Current physics based models have the advantage of being able to model the processes in the whole region of the radiation belts. However, the complexity of radiation belt dynamics involves a chain of simultaneous processes operating over an enormous range of space scales from scales of wave-particle interactions to the scale of magnetopause shadowing, hinders the performance of current physics based models. The data based SNB3GEO model provides reliable forecast at GEO but because of the lack of continuous data outside GEO cannot be extended in the whole region of the radiation belts. In this WP we will significantly improve both models by extending range of energies predicted SNB3GEO and increasing its rate of prediction. WP6 will follow the ideology of meteorological forecasts by incorporating data assimilation methodologies to exploit the vast quantity of data from the fleet of the magnetospheric spacecraft. In addition the novel advanced tensors of the diffusion coefficients that will be developed in WP4 will be incorporated in the VERB code. The ultimate goal of WP6 is couple the data based NARMAX methodology with the first principle based approach utilized by VERB to the develop a hybrid model that will have advantages of the both: forecast accuracy matching that of SNB3GEO and spatial coverage of VERB.

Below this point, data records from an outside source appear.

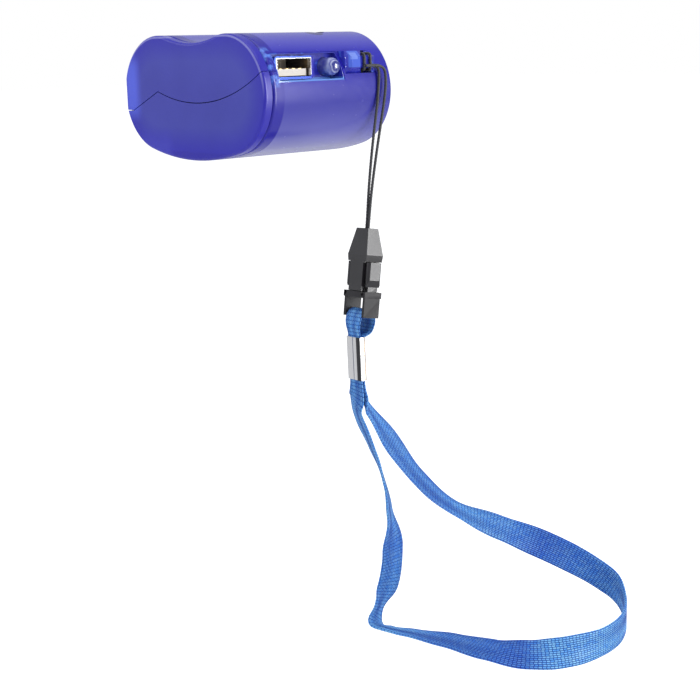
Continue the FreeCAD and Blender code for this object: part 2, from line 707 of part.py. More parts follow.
def gear_plate():
    below_port = box(-FAR, FAR, -FAR, FAR, -FAR, WINDOW_BOTTOM_Z - PLATE_DROP)
    plate = bean(WALL, PLATE_FRONT, PLATE_BACK).common(below_port)
    plate = plate.cut(cyl_y(SHAFT_R + RUN_FIT, -FAR, FAR, SHAFT_X, SHAFT_Z))
    plate = plate.cut(cyl_y(MOTOR_SHAFT_R + SCREW_CLEAR, -FAR, FAR, *MOTOR))
    for centre in (GEAR_A, GEAR_B):
        plate = plate.cut(cyl_y(AXLE_R, -FAR, FAR, *centre))
    for centre in PILLARS + motor_screw_centres():
        plate = plate.cut(cyl_y(SCREW_R, -FAR, FAR, *centre))
    return single(plate)


def plate_screw(x, z, head_front, length, direction):
    """Cheese head screw along Y; direction 1 has its shank towards -Y."""
    head = cyl_y(PLATE_HEAD_R, head_front, head_front + PLATE_HEAD_T, x, z)
    if direction > 0:
        shank = cyl_y(SCREW_R, head_front - length, head_front, x, z)
        slot_y = head_front + PLATE_HEAD_T - SLOT_DEPTH
    else:
        shank = cyl_y(SCREW_R, head_front + PLATE_HEAD_T, head_front + PLATE_HEAD_T + length, x, z)
        slot_y = head_front
    slot = box(x - PLATE_HEAD_R, x + PLATE_HEAD_R, slot_y, slot_y + SLOT_DEPTH,
               z - SLOT_W / 2, z + SLOT_W / 2)
    return single(head.fuse(shank).cut(slot))


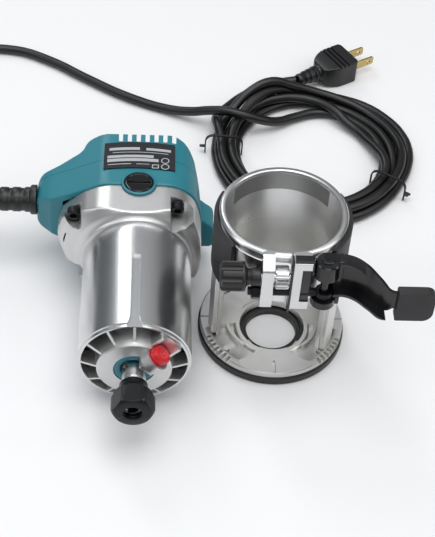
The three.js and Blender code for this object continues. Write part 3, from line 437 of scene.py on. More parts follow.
cordFacts = {
    "diameter": 0.0066,
    "length": 2.45,
    "leadRoute": [  # millimetres: from the guard down to the table, out to the left, and back to the coil
        (-136, 61.5, 47), (-151, 61.8, 43.3), (-167.5, 65.5, 29.5), (-180, 76, 14), (-187, 91, 6), (-190, 110, 3.7),
        (-191, 135, 3.7), (-190, 165, 3.7), (-184, 205, 3.7), (-170, 245, 3.7),
        (-148, 265, 3.7), (-123, 267, 3.7), (-95, 255, 3.7), (-68, 236, 3.7),
        (-37, 216, 3.7), (-8, 203, 4.4), (8, 196.5, 8.4), (21, 191.5, 14.0), (33, 187.5, 17.0), (45, 184.8, 15.8),
        (57, 185.5, 11.6), (69, 190.5, 6.4), (82, 198.5, 4.1), (98, 204.3, 3.7), (111, 203.5, 3.7),
    ],
    "tailRoute": [
        (26.4, 178.6, 11.6), (25.8, 194, 6.4), (34.5, 208.5, 3.8), (45.8, 221.1, 3.8), (58, 229.3, 4.6),
        (71.5, 233.2, 6.9), (84.6, 234.4, 9.0),
    ],
}
coilFacts = {
    "middle": (90, 158),
    "start": 62,  # degrees, where the lead joins the turns
    "finish": 174,  # where the last turn leaves for the plug
    "turns": 4,  # whole turns, besides the stretch from start to finish
    "pointsPerTurn": 24,
    "bunched": [52.0, 58.8, 55.4, 65.6, 62.2],  # how far out each turn lies where the bundle is tied
    "fanned": [50.4, 57.2, 43.6, 70.8, 64.0],  # and where it spreads flat
    "fanMiddle": 32,
    "fanWidth": 62,
    "floor": 3.7,
}


def easeStep(t):
    t = min(1, max(0, t))
    return t * t * (3 - 2 * t)


def fanShare(degrees):
    away = abs((degrees - coilFacts["fanMiddle"] + 180) % 360 - 180)
    return 1 - easeStep((away - 12) / (coilFacts["fanWidth"] - 12))


def coilRoute():
    # each turn rests on the table or on the turns laid before it
    start, thick = coilFacts["start"], cordFacts["diameter"] / mm
    sweep = coilFacts["turns"] * 360 + (start - coilFacts["finish"]) % 360
    count = round(sweep / 360 * coilFacts["pointsPerTurn"])
    step = sweep / count
    laid = []
    points = []
    for i in range(count + 1):
        swept = i * step
        degrees = start - swept
        turn = min(int(swept // 360), 4)
        within = swept - turn * 360
        change = easeStep((within - 268) / 78)  # moves over to the next turn's place late in each turn
        after = min(turn + 1, 4)
        share = fanShare(degrees)
        here, there = (
            coilFacts["bunched"][k] * (1 - share) + coilFacts["fanned"][k] * share for k in (turn, after)
        )
        out = here * (1 - change) + there * change + 0.9 * sin(radians(3 * degrees + 40))
        height = coilFacts["floor"]
        for otherSwept, otherOut, otherHeight in laid:
            apart = (swept - otherSwept) % 360
            if min(apart, 360 - apart) > 0.75 * step or swept - otherSwept < 180:
                continue
            gap = abs(out - otherOut)
            if gap < thick:
                height = max(height, otherHeight + sqrt(thick * thick - gap * gap))
        laid.append((swept, out, height))
        points.append([out, radians(degrees), height])
    for _ in range(3):  # the cord is stiff, so it bridges small steps
        heights = [p[2] for p in points]
        for i in range(1, count):
            points[i][2] = max(heights[i], (heights[i - 1] + 2 * heights[i] + heights[i + 1]) / 4)
    cx, cy = coilFacts["middle"]
    return [(cx + out * cos(a), cy + out * sin(a), height) for out, a, height in points]


def makeCord():
    lead, tail = cordFacts["leadRoute"], cordFacts["tailRoute"]
    route = lead[:-1] + coilRoute() + tail
    data = bpy.data.curves.new("cord", "CURVE")
    data.dimensions = "3D"
    data.bevel_depth = cordFacts["diameter"] / 2
    data.bevel_resolution = 4
    data.resolution_u = 5
    data.use_fill_caps = True
    spline = data.splines.new("BEZIER")
    spline.bezier_points.add(len(route) - 1)
    for knot, place in zip(spline.bezier_points, route):
        knot.co = Vector(place) * mm
        knot.handle_left_type = knot.handle_right_type = "AUTO"
    cord = bpy.data.objects.new("cord", data)
    bpy.context.scene.collection.objects.link(cord)
    data.materials.append(materials["cordSheath"])
    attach(cord, "motor")
    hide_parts("cord_lead", "cord_coil", "cord_tail")
    return cord


cord = makeCord()
print("cord laid")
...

Data fusion is the methodology of combining inputs from different sources in such a way that the output of this process results in a data set that is more complete, accurate, and reliable than any of the individual input data sources. Workpackages 2 - 6 involve the development of individual models to forecast space weather events. Each model provides some forecast of how the particular parameter modelled will evolve in the near future. In WP 7 we will bring them all together, within a single system, to generate a more complete picture of the evolution of the magnetosphere in general and the radiation belts in particular. Thus, all of the results from the project will be available from within a single interface accessed from the project web site.